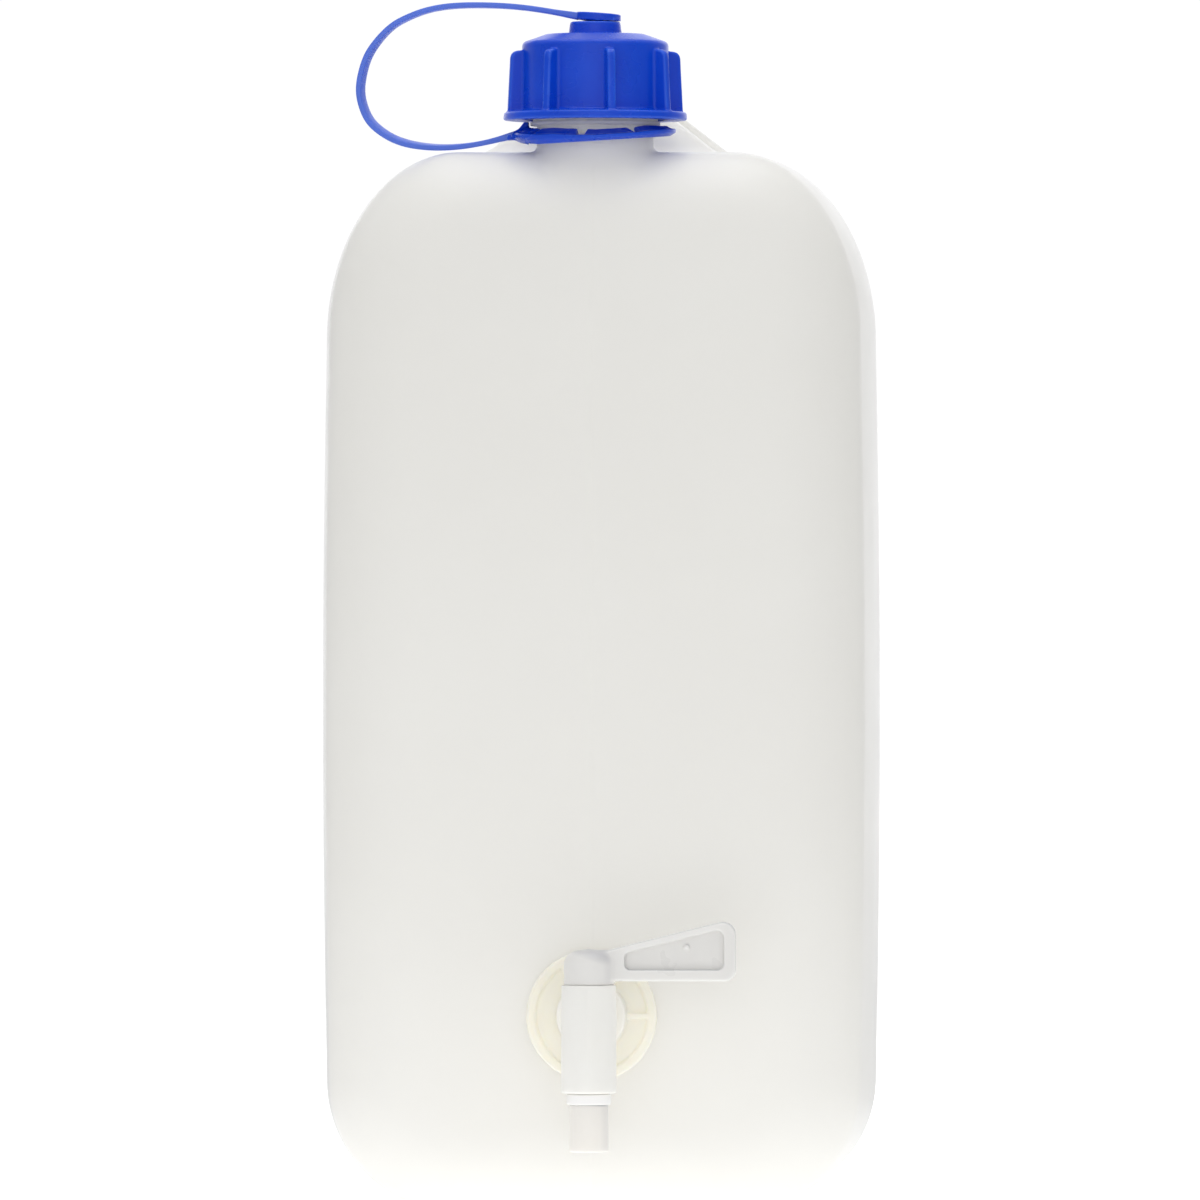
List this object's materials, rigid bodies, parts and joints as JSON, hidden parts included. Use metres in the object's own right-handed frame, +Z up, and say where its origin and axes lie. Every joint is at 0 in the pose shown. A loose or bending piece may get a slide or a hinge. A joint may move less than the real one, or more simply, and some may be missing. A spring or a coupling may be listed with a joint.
{
  "type": "water canister with tap",
  "caption": "Upright translucent plastic canister with carry grip, ribbed screw cap on a tether strap, and a quarter-turn lever tap low on the front.",
  "frame": {"origin": "middle of the base, on the surface the canister stands on", "axes": "+Z up; the tap and the filler neck are on the -Y side; +X is to the right for someone facing the tap; the shut tap lever points to +X"},
  "size_m": [0.216, 0.2376, 0.4688],
  "materials": {
    "natural_pe": "natural translucent polyethylene, satin blow-moulded skin",
    "boss_pe": "cream natural polyethylene, injection moulded",
    "blue_pe": "blue polyethylene, satin gloss injection moulded",
    "strap_pe": "the same blue polyethylene, lighter where it is thin",
    "tap_pe": "natural milky polyethylene, smooth injection moulded",
    "ring_pe": "white polyethylene",
    "gasket_rubber": "white foamed sealing ring",
    "seal_rubber": "pale food grade rubber"
  },
  "bodies": {
    "root": {"canister_body": "natural_pe", "outlet_boss": "boss_pe", "tap_body": "tap_pe", "tap_shank_washer": "seal_rubber"},
    "tether": {"tether_ring": "blue_pe", "tether_strap": "strap_pe"},
    "tether_end": {"tether_eyelet": "blue_pe"},
    "gasket": {"cap_gasket": "gasket_rubber"},
    "cap": {"screw_cap": "blue_pe"},
    "tap_key": {"tap_key": "tap_pe", "tap_key_oring_upper": "seal_rubber", "tap_key_oring_lower": "seal_rubber", "tap_retaining_ring": "ring_pe"}
  },
  "joints": [
    {"name": "cap_lift", "type": "slide", "parent": "root", "child": "gasket", "axis": [0, 0, 1], "range_m": [0, 0.0301]},
    {"name": "cap_turn", "type": "hinge", "parent": "gasket", "child": "cap", "pos_m": [0, -0.068, 0.44], "axis": [0, 0, 1], "range_deg": [0, 1800]},
    {"name": "tether_swivel", "type": "hinge", "parent": "root", "child": "tether", "pos_m": [0, -0.068, 0.416], "axis": [0, 0, 1], "range_deg": [-35, 215]},
    {"name": "eyelet_lift", "type": "slide", "parent": "tether", "child": "tether_end", "axis": [0, 0, 1], "range_m": [0, 0.0301], "deforming": ["tether_strap"]},
    {"name": "tap_turn", "type": "hinge", "parent": "root", "child": "tap_key", "pos_m": [0, -0.127, 0.09], "axis": [0, 0, 1], "range_deg": [-90, 0]}
  ],
  "couplings": [
    {"joint": "cap_lift", "follows": "cap_turn", "m_per_rad": 0.00095493},
    {"joint": "eyelet_lift", "follows": "cap_turn", "m_per_rad": 0.00095493}
  ]
}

*WRITTEN EXERCISE*:
Report only how many lines in the listing contain the string "joints".

*REPLY TO THE TASK*:
2